Add a clear title tag, concise meta description, descriptive H2 or intro copy, and a short explanation of the category. Keep the copy natural and useful. Explain what kind of products are included, who they suit, and what makes the range different. This can be especially helpful for Shopify SEO and WooCommerce SEO, where default collection or archive pages often need extra optimisation.

Where relevant, include filters for size, colour, material, brand, or other buyer-led attributes. Just make sure these filters do not create index bloat or duplicate content problems. The goal is to support ecommerce user experience without weakening technical SEO.

3. Control faceted navigation and duplicate content

Faceted navigation is useful for shoppers, but it can create SEO issues if every filter combination becomes crawlable and indexable. This is common in dropshipping stores with large catalogues, where the same products may appear in multiple collections or with different parameter URLs.

Decide which filtered pages deserve indexing and which should remain crawlable only. Use canonical tags carefully, manage noindex where appropriate, and avoid creating endless URL variants for sorting or filtering. This helps protect crawl budget and reduces the risk of duplicate product content.

If a product is duplicated across several categories, make sure each version points back to a single preferred URL. That keeps signals consolidated and makes your internal linking more effective.

4. Strengthen internal linking between categories and products

Internal linking is one of the most practical ways to improve organic traffic growth for online stores. It helps search engines discover important pages, understand site hierarchy, and pass relevance between related pages. It also helps shoppers move from broad category pages to relevant product pages with less friction.

Link from category pages to the best matching products, and from product pages back to the main category and closely related collections. You can also use editorial content, buying guides, and comparison pages to connect commercial and informational intent. This matters for ecommerce content strategy because it creates more pathways into your store.

For a broader overview of link strategy, the Backlink Works backlink building process is a useful reference for understanding how authority and relevance can support site growth, although internal links should always remain the first priority inside your own store.

5. Optimise technical SEO, speed, and mobile usability

Category pages often contain many images, scripts, and filters, so ecommerce website speed is important. Slow pages can hurt user experience and may reduce engagement, especially on mobile. Core Web Vitals are not the only factor in rankings, but they are closely tied to usability and conversion potential.

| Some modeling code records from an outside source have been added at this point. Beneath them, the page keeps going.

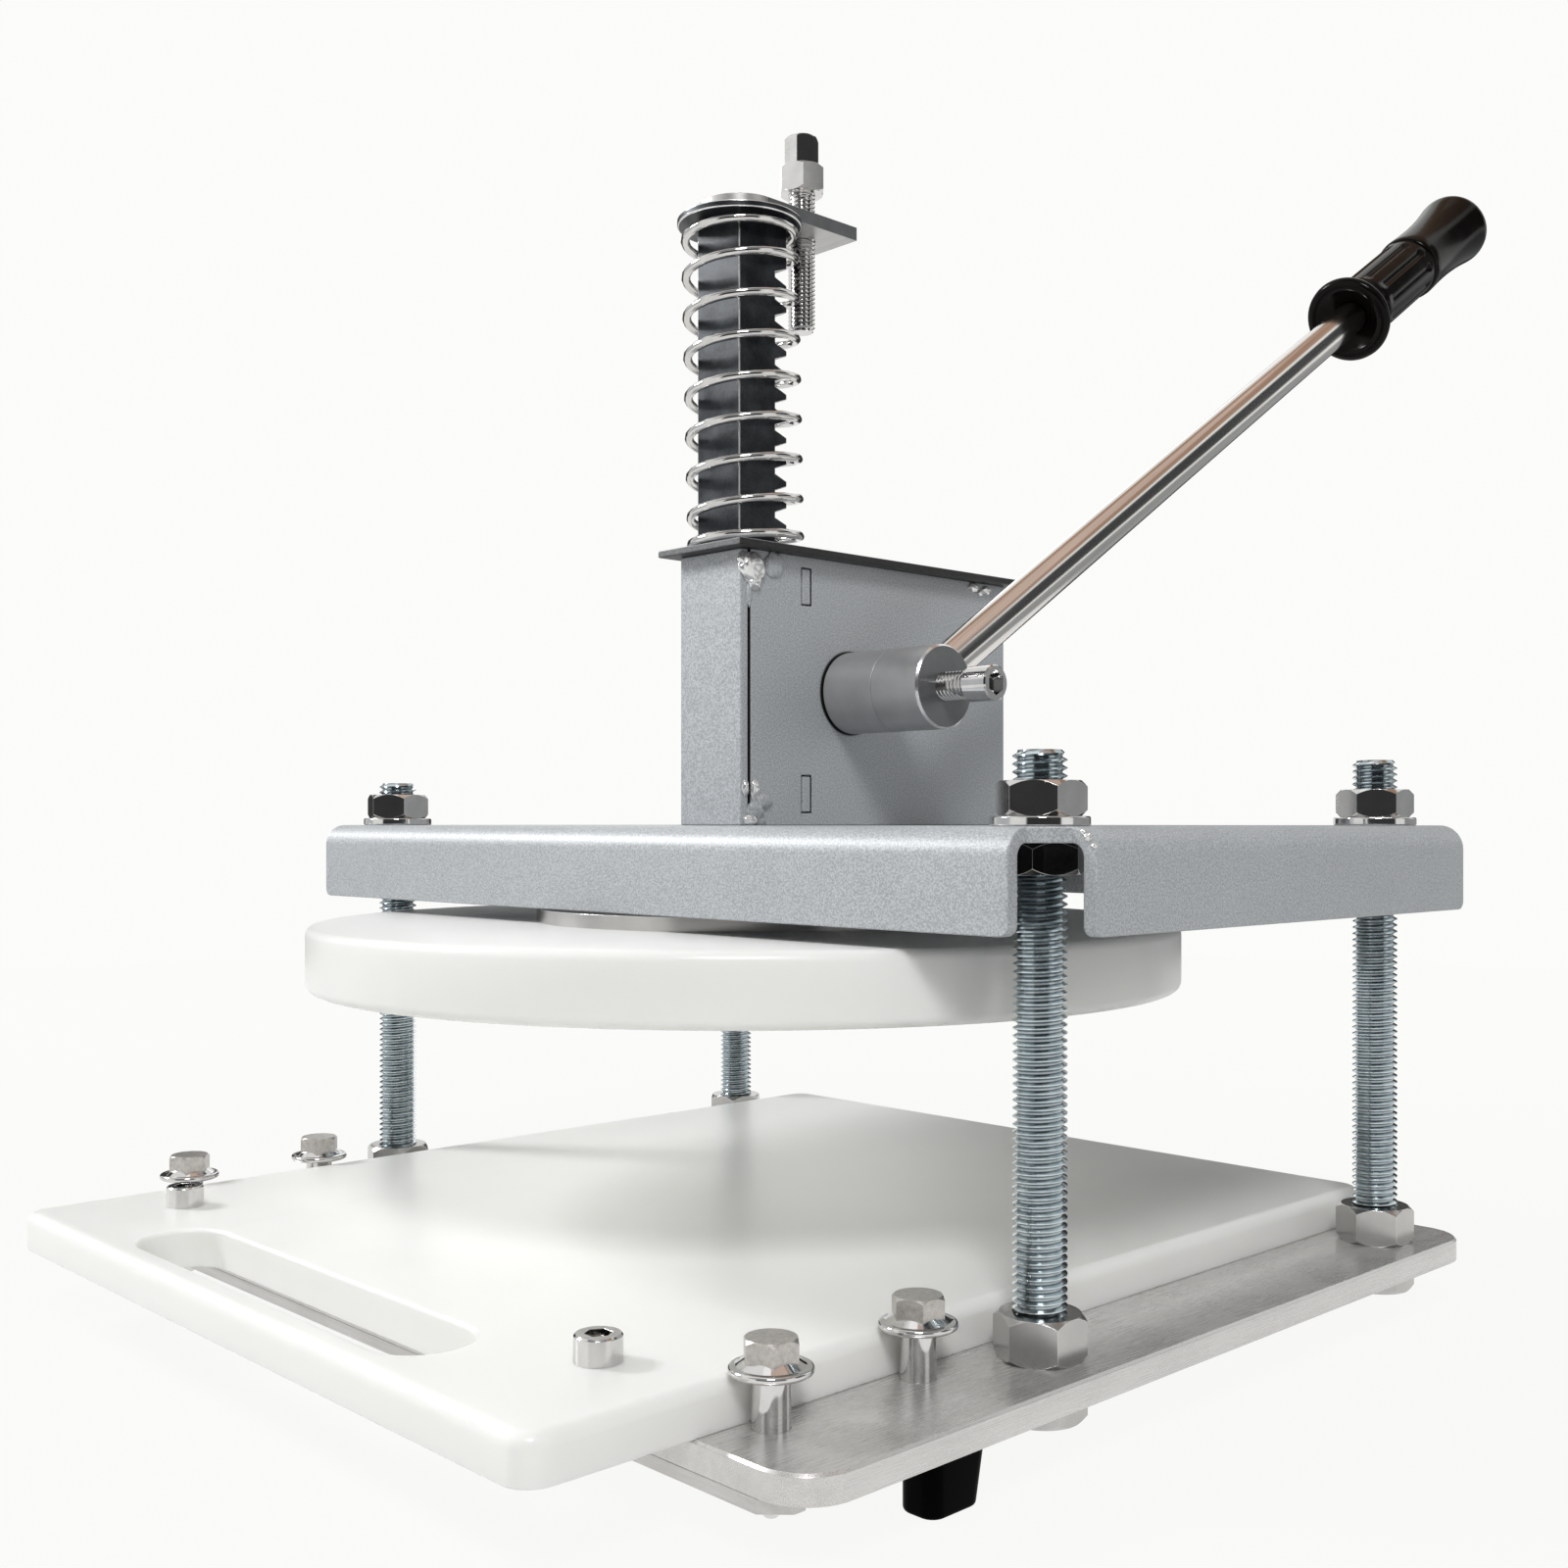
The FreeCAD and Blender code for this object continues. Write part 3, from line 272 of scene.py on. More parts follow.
# %% Flaked paint
shaft_y = 29.9 * mm
shaft_z = 145 * mm
boss_radius = 12 * mm


def flaked_paint(name, low, high, boss_shade_ring=False):
    """Silver-grey paint, with or without a ring of painted shade round the bearing boss."""
    paint = Finish(name)
    pebbles = paint.grain(0.45 * mm, 2.0)
    waves = paint.grain(1.6 * mm, 2.0)
    clouds = paint.grain(24 * mm, 3.0)
    tone = pebbles.above(0.5, 0.14) * 0.75 + clouds * 0.25
    height = pebbles + waves * 0.5
    color = paint.blend(tone, low, high)
    if boss_shade_ring:
        out = (paint.part(1) - shaft_y).away_from(paint.part(2) - shaft_z)
        # Painted shade: a near-black ring on the side plate where the bearing boss meets it.
        color = paint.blend(out.below(boss_radius + 0.5 * mm, 0.35 * mm), color, grey(0.012))
    return paint.shade(
        Base_Color=color, Metallic=0.18, Roughness=pebbles * 0.16 + 0.38,
        Normal=paint.bump(height, 0.045 * mm), IOR=1.5)


flake_grey = ((0.32, 0.336, 0.352, 1), (0.56, 0.582, 0.602, 1))
painted = flaked_paint("flaked_grey_paint", *flake_grey)
paint_with_boss_shade = flaked_paint("flaked_grey_paint_with_boss_shade", *flake_grey, boss_shade_ring=True)
# Painted shade: near-black paint for the underside and sides of the lid, the inside of the seam and the root
# of the boss.
near_black_shade_paint = flaked_paint("near_black_shade_under_the_lid_and_in_gaps", grey(0.012), grey(0.030))
# Painted shade: darker paint on the lid's front edge.
lid_edge_shade_paint = flaked_paint("darker_paint_for_shade_on_the_lid_edge", grey(0.10, -0.02), grey(0.19, -0.02))
print("made", painted.name, paint_with_boss_shade.name, near_black_shade_paint.name, lid_edge_shade_paint.name)

# %% [markdown]
# Stainless plate is brushed along its length, which draws fine lines in its gloss. Noise stretched
# far along one axis gives the lines, and their bump spreads the highlights across them. The plate is
# ground fairly matt, so a share of its light is scattered as from a pale dull surface.

# %% Brushed steel
def brushed_steel(name, low, high, along, rough, metal):
    """Brushed plate: two greys, how far its lines are drawn out, its least roughness, share of metal."""
    steel = Finish(name)
    lines = steel.grain(0.12 * mm, 2.0, along)
    bands = steel.grain(1.6 * mm, 3.0, along)
    stains = steel.grain(18 * mm, 3.0)
    tone = lines * 0.35 + bands * 0.35 + stains * 0.3
    color = steel.blend(tone.above(0.5, 0.3), low, high)
    return steel.shade(
        Base_Color=color, Metallic=metal, Roughness=lines * 0.14 + stains * 0.10 + rough,
        Normal=steel.bump(lines + bands * 0.6, 0.006 * mm))


plate_steel = brushed_steel(
    "brushed_stainless", grey(0.55, 0.02), grey(0.73, 0.02), along=(1, 60, 1), rough=0.16, metal=0.64)
strip_steel = brushed_steel(
    "brushed_stainless_strip", grey(0.46, 0.02), grey(0.70, 0.02), along=(60, 1, 1), rough=0.20, metal=0.75)
arm_steel = brushed_steel(
    "brushed_arm_steel", grey(0.36, 0.01), grey(0.60, 0.01), along=(30, 1, 1), rough=0.24, metal=0.85)
print("made", plate_steel.name, strip_steel.name, arm_steel.name)

# %% [markdown]
# Bought fasteners come in a few finishes: bluish zinc on the rods, bright nickel or satin steel on
# nuts and bolts, and a black oxide, whose near-black is also painted shade on the nuts under the
# frame. All are plain metal shaders whose roughness is broken up by small clouds. The zinc of the
# rods is darker near the core, as painted shade down in the threads.

# %% Plated and polished metal
rod_radius = 6 * mm


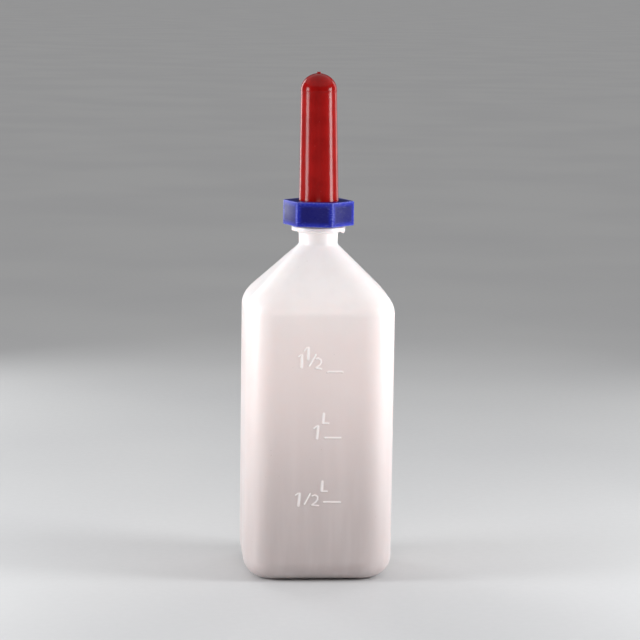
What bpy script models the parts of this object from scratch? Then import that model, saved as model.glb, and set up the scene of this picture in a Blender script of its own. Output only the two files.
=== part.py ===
"""A two-litre calf feeding bottle: a blow-moulded bottle, a rubber teat with a ball valve in its base,
and the hexagonal screw collar that clamps them together. Metres, +Z up, origin at the centre of the base."""

import math

import bmesh
import bpy
from mathutils import Matrix

MM = 0.001
TURN = 2 * math.pi

# Bottle body: a rounded rectangle in plan, with a straight-sided shoulder up to a round neck.
BODY_WIDTH = 110.0 * MM
BODY_DEPTH = 104.0 * MM
CORNER_RADIUS = 23.0 * MM
WALL = 1.8 * MM
SHOULDER_HEIGHT = 204.0 * MM
SHOULDER_BEND = 8.0 * MM
SHOULDER_BEND_STEPS = 4
CORNER_SEGMENTS = 8

# Base: rounded edge, a flat foot ring to stand on, and a panel pushed up inside it.
BASE_EDGE_RADIUS = 16.0 * MM
BASE_EDGE_STEPS = 5
FOOT_RING_WIDTH = 5.0 * MM
PUSH_UP_SLOPE_WIDTH = 7.0 * MM
PUSH_UP_HEIGHT = 4.0 * MM
PUSH_UP_CORNER_RADIUS = 10.0 * MM

# Neck: a plain waist, a support flange and the wider threaded finish.
NECK_BASE_HEIGHT = 244.2 * MM
NECK_LOW_RADIUS = 14.2 * MM
NECK_RADIUS = 14.5 * MM
NECK_TOP_HEIGHT = 252.4 * MM
FLANGE_RADIUS = 19.8 * MM
FLANGE_LOW_HEIGHT = 253.0 * MM
FLANGE_EDGE_HEIGHT = 254.7 * MM
FLANGE_TOP_HEIGHT = 257.2 * MM
FLANGE_CHAMFER = 0.4 * MM
FINISH_RADIUS = 17.6 * MM
RIM_HEIGHT = 267.4 * MM

# Thread: right-handed, so a collar turned anticlockwise from above rises by one pitch a turn.
PITCH = 3.2 * MM
THREAD_TURNS = 2.0
THREAD_SEGMENTS = 32
THREAD_ROOT_WIDTH = 1.7 * MM
THREAD_CREST_WIDTH = 0.8 * MM
THREAD_RUN_OUT = 0.12
THREAD_LEAST_HEIGHT = 0.15 * MM
THREAD_BURY = 0.5 * MM
THREAD_START_HEIGHT = 259.3 * MM
NECK_THREAD_CREST = 19.0 * MM
NECK_THREAD_ANGLE = 0.0
COLLAR_THREAD_CREST = 18.1 * MM
COLLAR_THREAD_ANGLE = TURN / 2

# Screw collar: a hexagonal ring nut with a hole for the teat in its top.
COLLAR_BOTTOM = 258.25 * MM
COLLAR_TOP = 276.25 * MM
COLLAR_CORNER_RADIUS = 26.4 * MM
COLLAR_EDGE_BEVEL = 0.5 * MM
COLLAR_BORE = 19.4 * MM
COLLAR_MOUTH_CHAMFER = 0.5 * MM
COLLAR_TOP_HOLE = 15.1 * MM
COLLAR_LID = 2.65 * MM
COLLAR_ANGLE = math.radians(-11.2)
COLLAR_SEGMENTS = 36

# The stack that the collar clamps, from the rim up, with the running gap between neighbours.
GAP = 0.3 * MM
GASKET_THICKNESS = 1.0 * MM
GASKET_INNER_RADIUS = 15.3 * MM
GASKET_OUTER_RADIUS = 17.8 * MM
SEAT_THICKNESS = 1.5 * MM
SEAT_RADIUS = 17.6 * MM

# Teat: a long tapering rubber barrel with a domed end, a clamped flange and a milk hole at the tip.
TEAT_FLANGE_THICKNESS = 2.5 * MM
TEAT_FLANGE_RADIUS = 18.9 * MM
TEAT_BASE_RADIUS = 14.5 * MM
TEAT_TOP_RADIUS = 13.2 * MM
TEAT_BASE_BORE = 10.9 * MM
TEAT_TOP_BORE = 9.8 * MM
DOME_BASE_HEIGHT = 356.9 * MM
DOME_RADIUS = 13.3 * MM
DOME_RISE = 12.6 * MM
DOME_WALL = 3.4 * MM
DOME_STEPS = 7
DOME_RING_HEIGHT = 0.6 * MM
MILK_HOLE_RADIUS = 0.8 * MM
TIP_LIP_RADIUS = 1.55 * MM
TIP_LIP_HEIGHT = 1.0 * MM
TEAT_SEGMENTS = 32

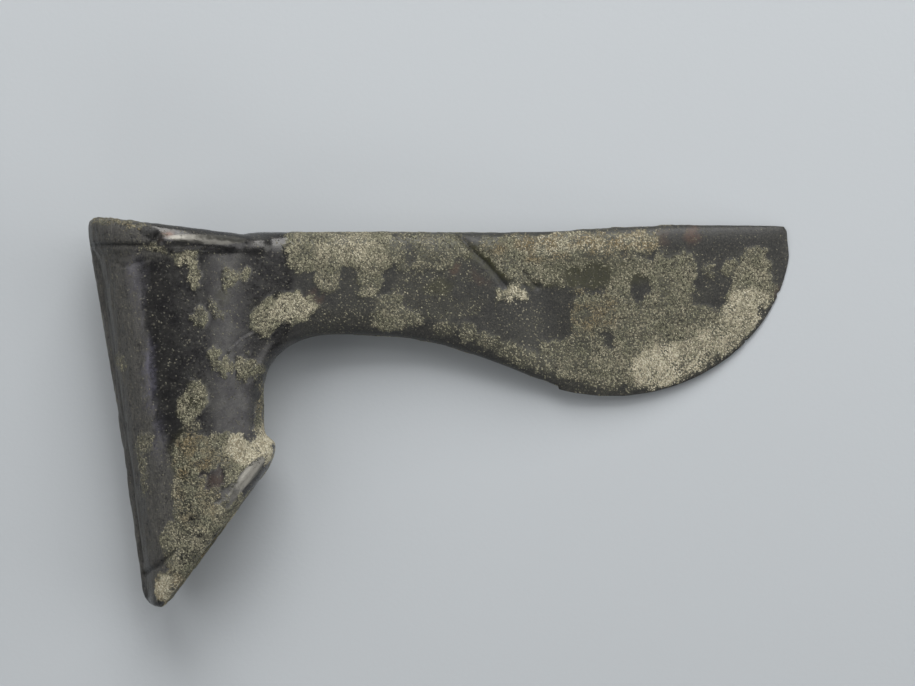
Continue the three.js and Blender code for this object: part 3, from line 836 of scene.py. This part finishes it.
@dataclass
class AxeHead:
    """The bronze itself: socket, collar, lip, neck and half-moon in one casting, with its corrosion."""

    node: str = "axe_head"
    cell: float = 0.56  # millimetres between the points of its skin
    smoothing: int = 11  # rounds that take the drawing's flat facets out
    step: float = 0.8  # how far each round goes
    edge_centre: tuple[float, float] = (122.9, -1.0)  # the half-moon's cutting edge is part of an ellipse
    edge_reach: tuple[float, float] = (42.2, 37.9)
    edge_from: float = -107.2  # degrees round it where the edge begins
    edge_zone: float = 2.6  # millimetres in from the edge that stay as sharp as drawn
    edge_step: float = 0.45  # steps of the even skin along the edge, taken out
    socket_back: tuple[float, float] = (1.3, 0.148)  # u at v = 0, and forward lean for each millimetre down
    socket_front: float = 41.1
    crust_height: float = 0.17
    flake_height: float = 0.22
    flake_stretch: tuple[float, float, float] = (1.3, 0.2, 1.3)  # below 1 draws the flakes out that way
    bore_height: float = 0.35
    pit_depth: float = 0.25
    grit_size: float = 1.15  # millimetres between the crust's coarse lumps
    grit_seed: int = 201
    drift: float = 1.7  # millimetres that whole patches wander
    ragged: float = 2.9  # millimetres that their borders wander
    crisp_border: float = 0.28  # half widths of the borders of crust, stains and gaps, in millimetres
    soft_border: float = 0.9
    gap_border: float = 0.3
    finish: PatinatedBronze = field(default_factory=PatinatedBronze)

    def build(self) -> bpy.types.Object:
        """Makes the casting's skin, grows its relief and dresses it.

        Returns:
            The finished piece.
        """
        mesh = self.fine_skin()
        points = self.read(mesh)
        points = self.smoothed(mesh, points)
        points = self.sharpened(points)
        self.write(mesh, points)
        normals = self.normals(mesh) @ STAND
        growths = self.growths(points, normals)
        points = points + normals * self.relief(points, normals, growths)[:, None]
        self.write(mesh, self.chipped(points))
        for growth, share in growths.items():
            carried = mesh.attributes.new(growth.value, "FLOAT", "POINT")
            carried.data.foreach_set("value", share.astype(np.float32))
        mesh.polygons.foreach_set("use_smooth", [True] * len(mesh.polygons))
        mesh.materials.clear()
        mesh.materials.append(self.finish.material())
        piece = piece_from("axe_head_bronze", mesh)
        LOG.info("axe head: %d faces", len(mesh.polygons))
        return piece

    def fine_skin(self) -> bpy.types.Mesh:
        """Copies the solid, closes it and skins it with even small faces.

        Returns:
            The new skin.
        """
        solid = bmesh.new()
        solid.from_mesh(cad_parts[self.node].data)
        bmesh.ops.remove_doubles(solid, verts=solid.verts, dist=1e-6)
        draft = bpy.data.meshes.new("draft")
        solid.to_mesh(draft)
        solid.free()
        stand_in = piece_from("draft", draft)
        remesh = stand_in.modifiers.new("even skin", "REMESH")
        remesh.mode = "VOXEL"
        remesh.voxel_size = self.cell * MM
        mesh = settled_mesh(stand_in, "axe_head_bronze")
        bpy.data.objects.remove(stand_in)
        bpy.data.meshes.remove(draft)
        return mesh

    def read(self, mesh: bpy.types.Mesh) -> np.ndarray:
        """Reads a mesh's points.

        Args:
            mesh: The mesh, in metres in the part's frame.

        Returns:
            (u, v, w) in millimetres, one point a row.
        """
        flat = np.empty(len(mesh.vertices) * 3)
        mesh.vertices.foreach_get("co", flat)
        return to_drawing(flat.reshape(-1, 3))

    def write(self, mesh: bpy.types.Mesh, points: np.ndarray) -> None:
        """Puts points back into a mesh, kept inside the solid's box.

        Args:
            mesh: The mesh to change.
            points: (u, v, w) in millimetres, in the order of its points.
        """
        low, high = (np.array(corner) for corner in CAD_BOX)
        mesh.vertices.foreach_set("co", np.clip(from_drawing(points), low, high).ravel())
        mesh.update()

    def normals(self, mesh: bpy.types.Mesh) -> np.ndarray:
        """Reads the outward direction at each point of a mesh.

        Args:
            mesh: The mesh.

        Returns:
            Unit directions in the part's frame, one a row.
        """
        flat = np.empty(len(mesh.vertices) * 3)
        mesh.vertex_normals.foreach_get("vector", flat)
        return flat.reshape(-1, 3)

    def edge_inset(self, points: np.ndarray) -> tuple[np.ndarray, np.ndarray]:
        """Measures how far points lie in from the cutting edge.

        Args:
            points: (u, v, w) in millimetres.

        Returns:
            The distance in from the edge in millimetres, large away from the half-moon, and the
            angle round the edge's ellipse in degrees.
        """
        du = (points[:, 0] - self.edge_centre[0]) / self.edge_reach[0]
        dv = (points[:, 1] - self.edge_centre[1]) / self.edge_reach[1]
        angle = np.degrees(np.arctan2(dv, du))
        out = np.hypot(du, dv)
        reach = np.hypot(points[:, 0] - self.edge_centre[0], points[:, 1] - self.edge_centre[1])
        radius = reach / np.maximum(out, 1e-6)
        inset = (1 - out) * radius
        on_edge = (angle > self.edge_from) & (angle < 2)
        return np.where(on_edge, inset, 99.0), angle

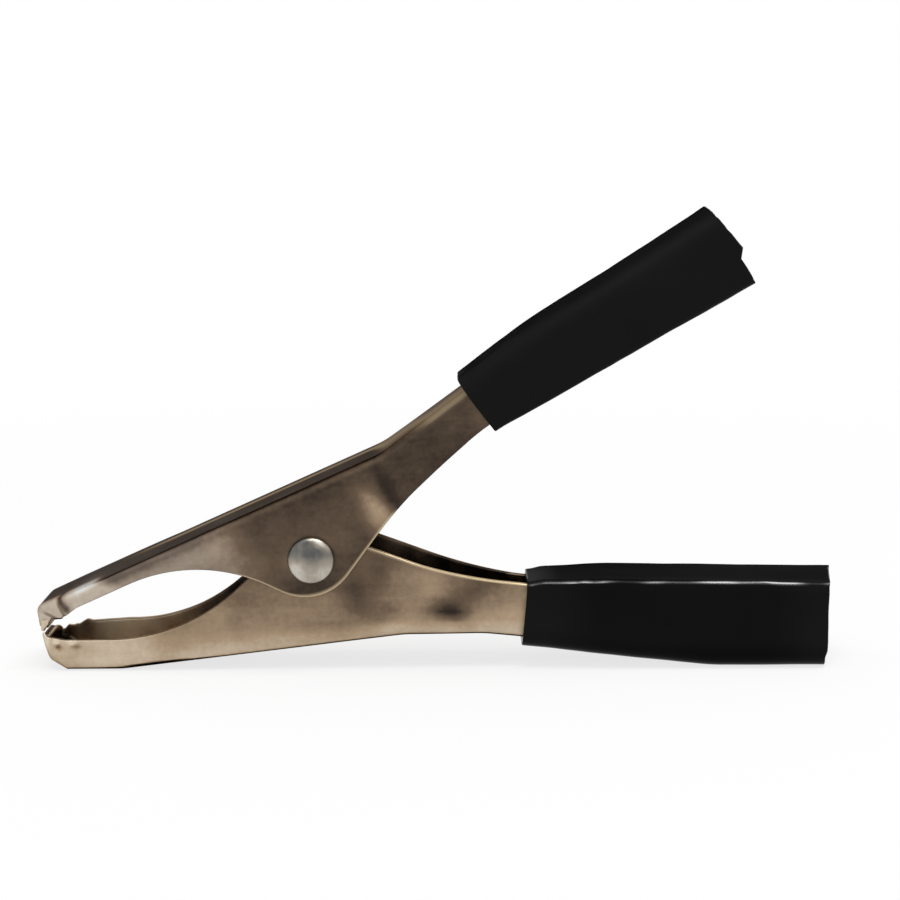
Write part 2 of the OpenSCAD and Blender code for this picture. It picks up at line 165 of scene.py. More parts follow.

Compress images, reduce unnecessary apps or plugins, and make sure filters, pagination, and navigation work smoothly on smaller screens. Mobile ecommerce SEO matters because many shoppers browse category pages on phones before they ever open a product page. A slow or awkward interface can make it harder for them to keep exploring.

It is also worth checking crawlability and indexing in Google Search Console, plus basic performance with an official tool such as PageSpeed Insights. For Shopify SEO and WooCommerce SEO, this is especially useful when themes, apps, or extensions introduce performance issues.

6. Support product pages, schema markup, and out-of-stock handling

Category pages do not work in isolation. They should support product page SEO by sending relevant traffic to well-written product pages with clear product descriptions, good images, trust signals, and structured data where appropriate. Product pages should answer the questions category pages cannot, such as material, dimensions, delivery information, and compatibility.

Schema markup can help search engines interpret product information more clearly. For ecommerce stores, Product, Offer, and Review-related schema can be useful when applied accurately and in line with the page content. Do not add markup that does not reflect what is actually visible on the page.

Out-of-stock product SEO also matters in dropshipping. If a product is temporarily unavailable, keep the page live when it still has search value, but show clear availability information and suggest alternatives from the relevant category. If a product is permanently removed, redirect it to the closest relevant replacement rather than leaving users at a dead end.

Best practices checklist for dropshipping category pages

  • Use one clear primary keyword per category page.
  • Write unique, helpful category copy that explains the range.
  • Keep filter and sort URLs under control.
  • Link to key products, subcategories, and related collections naturally.
  • Improve page speed, especially on mobile devices.
  • Use accurate schema markup and keep product data consistent.
  • Review out-of-stock pages so they still support discovery.

For a broader site health review, a free website SEO audit can help identify technical and content issues that affect category visibility, internal linking, and crawl efficiency.

Conclusion

A dropshipping store SEO checklist for category pages and internal linking should focus on clarity, structure, and usability. The best category pages help shoppers navigate quickly, help search engines understand your catalogue, and create clear paths towards product pages and conversion points.

When you combine keyword research, useful category copy, controlled faceted navigation, strong internal linking, mobile-friendly design, and solid technical SEO, you give your store a better chance of earning consistent organic visibility. The key is to keep improving based on site data, product performance, and user behaviour rather than chasing shortcuts.

Frequently Asked Questions

Should every dropshipping category page have unique content?

Yes, where possible. Even a short, useful intro can help distinguish category pages and improve relevance, as long as it is genuinely helpful and not padded with keywords.

How many internal links should a category page include?

Use enough links to help users navigate, but keep them natural. Focus on the most important products and related categories rather than linking to everything.

What is the biggest SEO risk with faceted navigation?

The main risk is creating too many duplicate or low-value URL combinations. This can dilute crawl budget and make it harder for search engines to focus on your main pages.

Do category pages matter more than product pages for ecommerce SEO?

Both matter. Category pages often attract broader search traffic, while product pages convert more specific intent. A strong store needs both to work together.